I've done a lot less cooking than you might expect from someone who blogs about Shabbat cooking. For Rosh HaShanah, we were invited out for the first night and first day lunch, went to a potluck for second night dinner, and did a cooperative meal at our house for second day lunch. So not much cooking for me there.
I made a huge pot of clear vegetable soup with egg and flour dumplings for the potluck. I got the dumpling recipe from the Claudia Roden Book of Jewish Food--they are sort of amoeba shaped and kind of cross between matzah balls and the eggs in egg drop soup. In other words, really good. I had to make that soup again and again for successive meals. Everyone had colds and I put a lot of ginger and black pepper in the soup. I made another pot for second day lunch, and a totally wonderful non-dairy polenta lasagne. I put it together from the component parts of two recipes in The Moosewood Restaurant New Classics. I need to type out the recipe so maybe I'll do that later and post it separately.
For Shabbat Shuvah I made a pretty boring menu:
red lentil soup with lemon, garlic and mint
cauliflower and chickpea curry with coconut milk
roasted beet salad with fresh basil
My son ate up all the carrot kugel. We had leftovers of the rich curry, no one was in the mood for that this week.
For Yom Kippur, I totally forgot that I had to prepare food for the pre-fast meal and the breakfast. For the prefast meal I whipped up another batch of vegetable soup with egg and flour dumplings. We had to eat it before 5PM to get to Kol Nidre services, and we were late anyway. We brought nothing to the communal breakfast. I felt guilty about that, but to assuage my guilt, everyone else brought heavily dairy food that we were afraid to eat because we thought we'd be sick to our stomachs.
I led children's services on both Rosh HaShanah and Yom Kippur. My children's services aren't really services. When I was a kid, my parents brought us to these great family services at my totally formal, elegant Reform Temple. There was a choir and an organ, and majestic English prayers in the old Union prayerbook. Not very Jewish, but I recall puzzling over "he that hath clean hands and a pure heart, who hath not taken my name in vain and hath not sworn deceitfully." I always got a lot out of those services, though maybe not what I would want my child to get out of Jewish prayer. I was a sanctimonious little girl, and I loved elevated language. Well, that part is still true.

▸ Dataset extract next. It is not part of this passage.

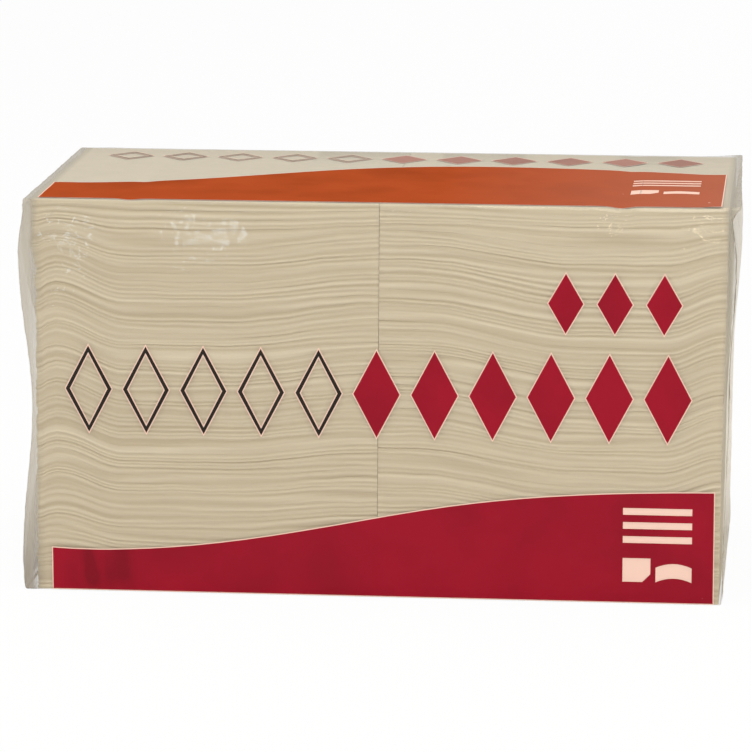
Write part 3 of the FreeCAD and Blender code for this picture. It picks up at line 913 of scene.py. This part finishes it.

My "service" is more like a little class, to make sure everyone knows what the holiday is about, what are the greetings, what's happening in the services, what's a shofar, what does "sealed in the book of life" mean, that kind of thing. Then we read a story and discuss it, and make a brachah and have snack. The group is generally mixed, little toddlers with children of eight or nine, and some parents, so it has to kind of reach them all. Little kids are very thoughtful, from about age four or so, they can talk about sin and repentence with a lot of intelligence. Given the chance, I mean. This was the first year I also did the Rosh HaShanah service, and I decided that instead of talking about sin, we would talk about what a new year marks. I asked them when their birthdays were and also...when baseball season starts, and when is the World Series. (The boy in day school perked up at that.) The older children were very interested in the whole idea of the lunisolar calendar. It's too bad I understand the science of calendar making so poorly.
I also led the Neilah service on Yom Kippur. For those not in the know, this is the last service of the 25 hour fast. The usual custom is to open the ark in which the Torah scrolls are kept, so that everyone is obligated to stand. Neilah means locking, it's the service of the shutting of the gates of repentence. I always find this a moving service, and our congregation prays it with tremendous feeling, everyone kind of egging each other on. They sing loudly and people weep. Well, I always do, maybe not everyone does, but I think I'm not the only one. I must not be, we have kleenex boxes out everywhere. Leading this group, when I get to the line: "Anu ma'amerecha, v'ata ma'amerenu" (forgive bad transliteration--roughly--we are your choice, and you are our choice) I feel a rush and I tremble.
Okay one more menu--this weekend I made:
red lentil soup--just with lemon and curry powder, made at the last minute
broccoli and carrot kugel--improvised
roasted sweet and white potatoes with garlic and shallots
baked tofu (the usual, garlic, sesame oil and tamari with black pepper, random proportions)
Yes, it was boring but everything was easy to put together and very good. We were invited out for lunch, where we had some pleasurably spiritual discussion of the meaning of blessing God. Then after lunch, we sang the grace after meals out loud and then some zmirot, which we don't always do. My son sat up in a chair, wearing a kippah and a serious expression, and clapped along with the bensching (the grace) and then with the singing. It was beautiful to see, also to hear him say "Amen!" at all the right places and to repeat "shabbat menuchah!" in his sweet little voice. Life has so many pleasures.